The thermostat is mounted on the upper part of the engine usually near the cylinder heads. The thermostat incorporates a heat-sensing pellet that will cause the opening of a passage to the radiator. The sensing pellet is filled with wax impregnated of copper that will expand when heated and contract when cooled. When the sensing pellet warms up, it will act on the piston and open the valve that will let the coolant flow to the radiator. When the temperature is below the opening threshold, the thermostat is closed and coolant only circulates in the engine to absorb more heat. Coolant is also directed to the heater core. When the thermostat is opened, hot-soaked coolant will flow through the thermostat to the upper radiator hose and into the radiator. At the same time, cooled liquid that was in the radiator returns to the engine by the lower radiator hose ready to start the cycle over again.

Cooling Fans

The cooling fans are used to force the air through the radiator to accelerate heat exchange and cool the liquid. Cooling fans can be driven directly by the engine or driven by an electric motor. Cooling fans must be inspected on a regular basis and especially during radiator or condenser replacement.
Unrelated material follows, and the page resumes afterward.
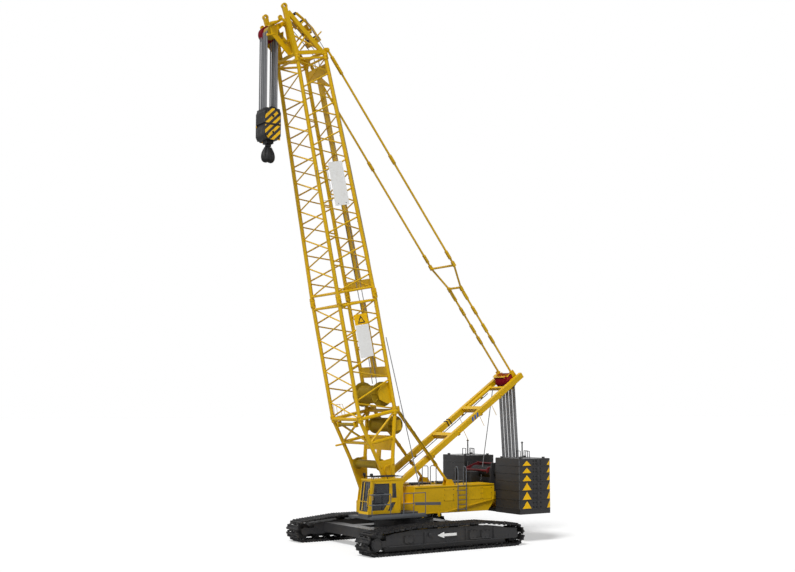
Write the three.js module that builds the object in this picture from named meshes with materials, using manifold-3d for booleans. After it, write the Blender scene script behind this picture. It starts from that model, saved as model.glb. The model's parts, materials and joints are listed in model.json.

Deflector baffles and Shrouds

Baffles and fan shrouds are designed to insure maximum airflow through the radiator and increasing cooling. Baffles are usually mounted in the front and below the radiator so a ram air effect is created. Missing baffles will cause a portion of the air to by-pass the radiator and reduce cooling. All missing baffles must be replaced. On vehicles with low profile front ends, a lower radiator air deflector will carry the air upwards insures airflow to the radiator. If the air deflector is missing, overheat condition will occur at speeds over 30 mph (50kmh).

Water Pump

The water is used to circulate coolant in the system. The coolant is circulated around the cylinder’s water jackets and heater core. When the coolant has reached a certain temperature, the water pump will push the coolant into the radiator where it will be cooled and returned to the engine. The water pump depends on the antifreeze ability to lubricate the seals and extend pump life. Corrosion in the system, will breakdown the water pump metallic impellers and reduce coolant circulation in the system.

Coolant

Coolant must be replaced at recommended intervals. A 50/50 mix of water and antifreeze will insure maximum system protection against freezing and overheating conditions. When a cooling system is serviced, a thorough cleaning of the system is imperative. Any traces of old coolant in the system can reduce corrosion inhibitor ability to protect the new replacement components. Test coolant pH level and electrolysis during regular vehicle maintenance.